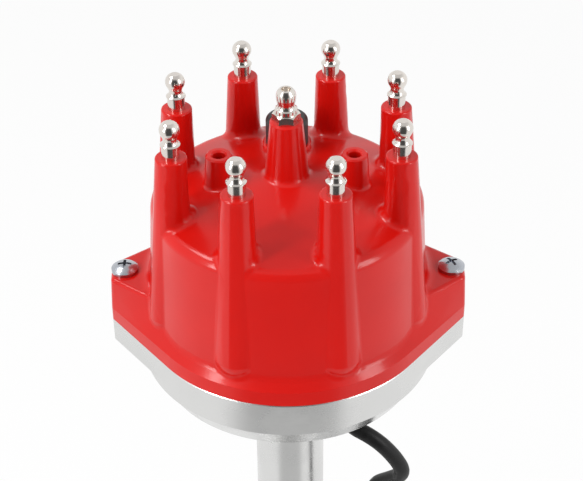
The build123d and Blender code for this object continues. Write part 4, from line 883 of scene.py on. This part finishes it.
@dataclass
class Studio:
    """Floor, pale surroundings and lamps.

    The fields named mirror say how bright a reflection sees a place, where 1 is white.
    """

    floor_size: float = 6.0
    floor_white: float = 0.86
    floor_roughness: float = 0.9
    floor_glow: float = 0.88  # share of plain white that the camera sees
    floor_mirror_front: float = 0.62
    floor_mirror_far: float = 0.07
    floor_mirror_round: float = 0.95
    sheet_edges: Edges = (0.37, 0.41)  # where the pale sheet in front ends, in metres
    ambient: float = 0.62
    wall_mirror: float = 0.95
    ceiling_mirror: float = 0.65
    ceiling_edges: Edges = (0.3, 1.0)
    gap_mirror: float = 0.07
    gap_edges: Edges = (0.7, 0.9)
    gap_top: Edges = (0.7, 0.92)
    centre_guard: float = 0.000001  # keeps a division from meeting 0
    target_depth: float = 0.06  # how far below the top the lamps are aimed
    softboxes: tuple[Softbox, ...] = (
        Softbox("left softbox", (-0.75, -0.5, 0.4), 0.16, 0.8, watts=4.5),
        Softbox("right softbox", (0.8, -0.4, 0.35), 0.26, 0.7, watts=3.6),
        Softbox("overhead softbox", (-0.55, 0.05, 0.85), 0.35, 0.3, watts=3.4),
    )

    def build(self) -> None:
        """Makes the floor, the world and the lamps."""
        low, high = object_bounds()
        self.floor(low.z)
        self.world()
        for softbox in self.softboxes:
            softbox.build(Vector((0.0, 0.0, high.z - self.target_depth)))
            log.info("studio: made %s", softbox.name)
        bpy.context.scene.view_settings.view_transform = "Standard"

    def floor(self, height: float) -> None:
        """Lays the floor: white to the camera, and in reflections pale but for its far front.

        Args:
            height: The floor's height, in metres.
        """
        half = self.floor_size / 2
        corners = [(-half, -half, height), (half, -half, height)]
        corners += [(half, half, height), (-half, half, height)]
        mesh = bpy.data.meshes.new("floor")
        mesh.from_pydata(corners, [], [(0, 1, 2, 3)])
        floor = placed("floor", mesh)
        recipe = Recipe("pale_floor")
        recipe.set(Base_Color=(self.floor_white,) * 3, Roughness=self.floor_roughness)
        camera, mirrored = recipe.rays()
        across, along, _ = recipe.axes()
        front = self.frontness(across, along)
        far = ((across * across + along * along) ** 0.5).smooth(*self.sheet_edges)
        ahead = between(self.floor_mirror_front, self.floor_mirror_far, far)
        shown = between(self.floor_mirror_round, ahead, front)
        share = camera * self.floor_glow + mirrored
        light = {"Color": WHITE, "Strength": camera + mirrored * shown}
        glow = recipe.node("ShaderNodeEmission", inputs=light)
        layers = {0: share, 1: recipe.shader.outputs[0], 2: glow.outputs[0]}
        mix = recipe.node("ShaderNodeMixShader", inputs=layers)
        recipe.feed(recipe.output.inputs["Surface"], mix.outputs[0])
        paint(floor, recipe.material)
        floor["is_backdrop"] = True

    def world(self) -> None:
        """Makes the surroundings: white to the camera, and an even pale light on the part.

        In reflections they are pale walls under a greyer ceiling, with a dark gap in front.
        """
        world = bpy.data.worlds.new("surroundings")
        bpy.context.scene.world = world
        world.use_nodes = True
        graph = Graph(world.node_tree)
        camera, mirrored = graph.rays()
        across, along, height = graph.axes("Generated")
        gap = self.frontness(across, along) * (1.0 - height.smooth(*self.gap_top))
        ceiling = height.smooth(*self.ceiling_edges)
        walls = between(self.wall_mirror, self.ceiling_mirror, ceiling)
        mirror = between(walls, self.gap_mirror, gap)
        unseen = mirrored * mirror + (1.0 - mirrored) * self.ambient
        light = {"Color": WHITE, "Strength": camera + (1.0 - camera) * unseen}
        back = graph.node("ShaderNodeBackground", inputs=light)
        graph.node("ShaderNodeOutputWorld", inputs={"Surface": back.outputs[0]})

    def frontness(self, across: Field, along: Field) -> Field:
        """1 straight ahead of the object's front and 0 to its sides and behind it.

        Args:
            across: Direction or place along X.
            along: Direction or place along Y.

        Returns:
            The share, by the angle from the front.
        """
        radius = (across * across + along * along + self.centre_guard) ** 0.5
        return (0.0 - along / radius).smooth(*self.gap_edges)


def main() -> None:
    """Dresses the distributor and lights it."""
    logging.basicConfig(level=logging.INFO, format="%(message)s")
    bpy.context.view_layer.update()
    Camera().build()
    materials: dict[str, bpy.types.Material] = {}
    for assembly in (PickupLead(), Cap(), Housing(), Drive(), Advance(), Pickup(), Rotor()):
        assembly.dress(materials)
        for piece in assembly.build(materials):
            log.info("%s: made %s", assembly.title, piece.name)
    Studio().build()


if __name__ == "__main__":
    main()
________________________________________
→ **What you are asked to do**
Review the material and copy each line in which the word "scene" appears.

→ **Task solution**
The build123d and Blender code for this object continues. Write part 4, from line 883 of scene.py on. This part finishes it.
        bpy.context.scene.view_settings.view_transform = "Standard"
        bpy.context.scene.world = world